§ Work to do:
Everything from the line containing "Write the OpenSCAD" through the line containing "headset_z = 431; // [431:0.5:433]" must be quoted exactly; everything else is left out.

§ Data shown:
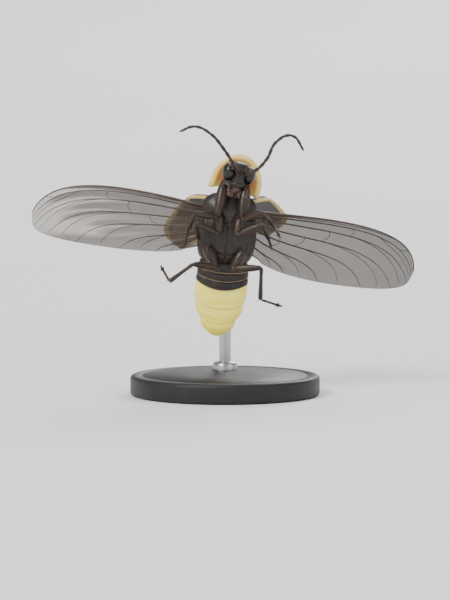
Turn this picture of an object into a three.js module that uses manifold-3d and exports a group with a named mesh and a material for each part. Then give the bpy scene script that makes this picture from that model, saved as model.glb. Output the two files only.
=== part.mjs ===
// A firefly in flight, life size, held over a small display stand by one bent rod.
// Millimetres, +Z up. The insect's underside faces -Y and its head is up, so +X is its left side.
// Each piece of the insect is built in the body's own frame: X across, +Y towards the back, +Z towards
// the head, zero at the tip of the tail. The whole is then leaned and rolled into its flying pose.
import * as THREE from "three";
import { mergeVertices } from "three/addons/utils/BufferGeometryUtils.js";
import Module from "manifold-3d";

const wasm = await Module();
wasm.setup();

// Driving dimensions
const GAP = 0.28; // air between one piece and the next
const PLATE = 0.55; // thinnest shell or membrane
const HOOD_BASE = 15.1; // where the fore body meets the middle body, up from the tail
const HOOD_LENGTH = 3.75;
const HOOD_WIDTH = 5.1;
const HOOD_CREST = 1.85; // the hood's top over the body's axis
const HOOD_RIM = 1.3; // and its rim before it slopes down
const HOOD_CORNER = 0.5; // how far its hind corners reach back past its hind edge
const TRUNK_WIDTH = 5.8;
const TRUNK_RISE = 1.5; // axis to back
const TRUNK_DROP = 1.7; // axis to breast
const TRUNK_SPLIT = 12.6; // between the two rings that carry the wings
const WAIST = 8.1; // front of the abdomen, up from the tail
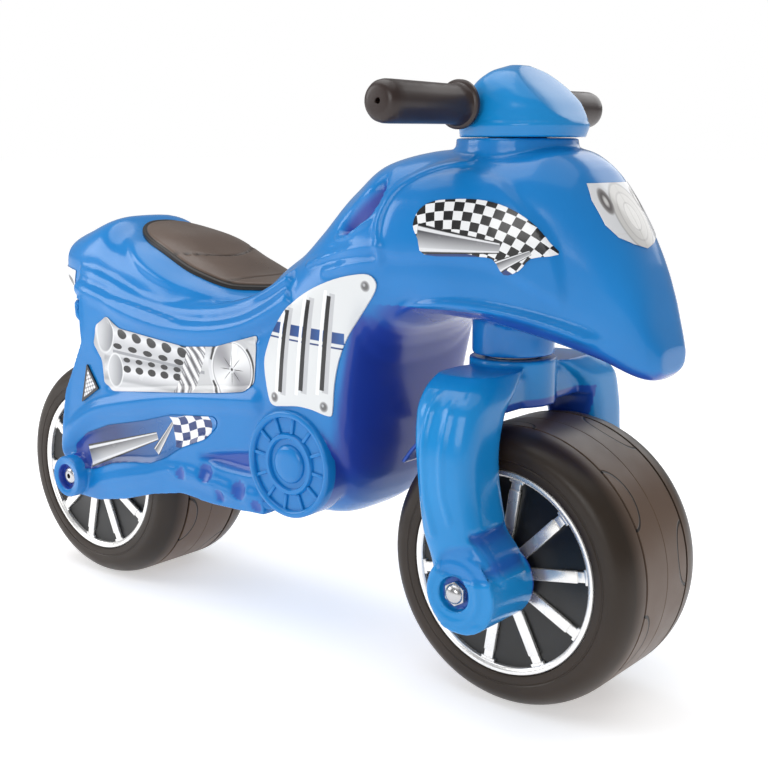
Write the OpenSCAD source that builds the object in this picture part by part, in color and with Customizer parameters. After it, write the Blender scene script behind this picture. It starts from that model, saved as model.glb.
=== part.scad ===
// Foot-to-floor ride-on motorbike for a toddler, blow-moulded in plastic.
// +X points forward, +Y to the rider's left and +Z up.
// The origin is on the floor, under the middle of the bike.

/* [Wheels] */
// Distance between the two axles
wheelbase = 480; // [470:1:490]
// Radius of a wheel over its tyre
wheel_r = 108; // [104:1:110]
// Width of a wheel over its sidewalls
wheel_w = 118; // [114:1:120]
// Width of the flat crown of the tyre
crown_w = 68; // [60:1:76]
// Radius where the sidewall starts to curve into the tread
shoulder_r = 92; // [88:1:96]
// Radius of the recess that holds the hub cap
cap_r = 80; // [76:1:82]
// Depth of that recess below the sidewall
cap_recess = 7; // [5:1:9]
// Number of chrome spokes on each side of a wheel
spoke_count = 10; // [8:1:14]
// Radius of the wheel's bearing sleeve
sleeve_r = 14; // [12:1:16]
// Turn of the front wheel's first spoke, clockwise from straight up
front_turn = 9; // [0:1:36]
// Turn of the rear wheel's first spoke, clockwise from straight up
rear_turn = 13; // [0:1:36]

/* [Axles] */
// Radius of both axles
axle_r = 5; // [4.5:0.1:5.5]
// Running clearance between an axle and its sleeve
run_gap = 0.06; // [0.03:0.01:0.09]
// Distance from the middle to the inner face of a fork leg or a cheek
straddle = 64; // [63:0.5:66]

/* [Steering] */
// Forward place of the vertical steering axis
steer_x = 210; // [206:1:212]
// Radius of the steel steering column
column_r = 8; // [7:0.5:8]
// Height of the top of the fork collar
collar_z = 262.5; // [262:0.1:262.5]
// Height of the lower edge of the headset cover
headset_z = 431; // [431:0.5:433]

/* [Handlebar] */
// Height of the handlebar axis
bar_z = 452; // [450:1:454]
// Forward place of the handlebar axis
bar_x = 190; // [188:1:190]
// Length of the handlebar over both grips
bar_span = 284; // [276:1:290]
// Radius of a grip
grip_r = 15; // [14:0.5:16]
// Radius of the tube inside the grips
bar_r = 10; // [9:0.5:10]

/* [Body] */
// Thickness of the blow-moulded walls
wall = 2.6; // [2.4:0.1:3.2]
// Number of sections along the body
body_sections = 48; // [40:1:56]
// Distance from the middle to the outer face of a cheek
cheek_y = 80; // [79:0.5:81]
// Radius of the boss around the rear axle
boss_r = 20; // [18:1:22]
// Radius of the round engine cover on each flank
engine_r = 45; // [42:1:46]
// Distance from the middle to the face of that cover
engine_y = 88; // [86:1:90]
// Half of the width of the carry handle's finger space
handle_half = 26; // [22:1:30]

/* [Trim] */
// Thickness of the stickers and side panels
trim_t = 0.8; // [0.6:0.1:1.2]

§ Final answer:
Write the OpenSCAD source that builds the object in this picture part by part, in color and with Customizer parameters. After it, write the Blender scene script behind this picture. It starts from that model, saved as model.glb.
=== part.scad ===
// Foot-to-floor ride-on motorbike for a toddler, blow-moulded in plastic.
// +X points forward, +Y to the rider's left and +Z up.
// The origin is on the floor, under the middle of the bike.

/* [Wheels] */
// Distance between the two axles
wheelbase = 480; // [470:1:490]
// Radius of a wheel over its tyre
wheel_r = 108; // [104:1:110]
// Width of a wheel over its sidewalls
wheel_w = 118; // [114:1:120]
// Width of the flat crown of the tyre
crown_w = 68; // [60:1:76]
// Radius where the sidewall starts to curve into the tread
shoulder_r = 92; // [88:1:96]
// Radius of the recess that holds the hub cap
cap_r = 80; // [76:1:82]
// Depth of that recess below the sidewall
cap_recess = 7; // [5:1:9]
// Number of chrome spokes on each side of a wheel
spoke_count = 10; // [8:1:14]
// Radius of the wheel's bearing sleeve
sleeve_r = 14; // [12:1:16]
// Turn of the front wheel's first spoke, clockwise from straight up
front_turn = 9; // [0:1:36]
// Turn of the rear wheel's first spoke, clockwise from straight up
rear_turn = 13; // [0:1:36]

/* [Axles] */
// Radius of both axles
axle_r = 5; // [4.5:0.1:5.5]
// Running clearance between an axle and its sleeve
run_gap = 0.06; // [0.03:0.01:0.09]
// Distance from the middle to the inner face of a fork leg or a cheek
straddle = 64; // [63:0.5:66]

/* [Steering] */
// Forward place of the vertical steering axis
steer_x = 210; // [206:1:212]
// Radius of the steel steering column
column_r = 8; // [7:0.5:8]
// Height of the top of the fork collar
collar_z = 262.5; // [262:0.1:262.5]
// Height of the lower edge of the headset cover
headset_z = 431; // [431:0.5:433]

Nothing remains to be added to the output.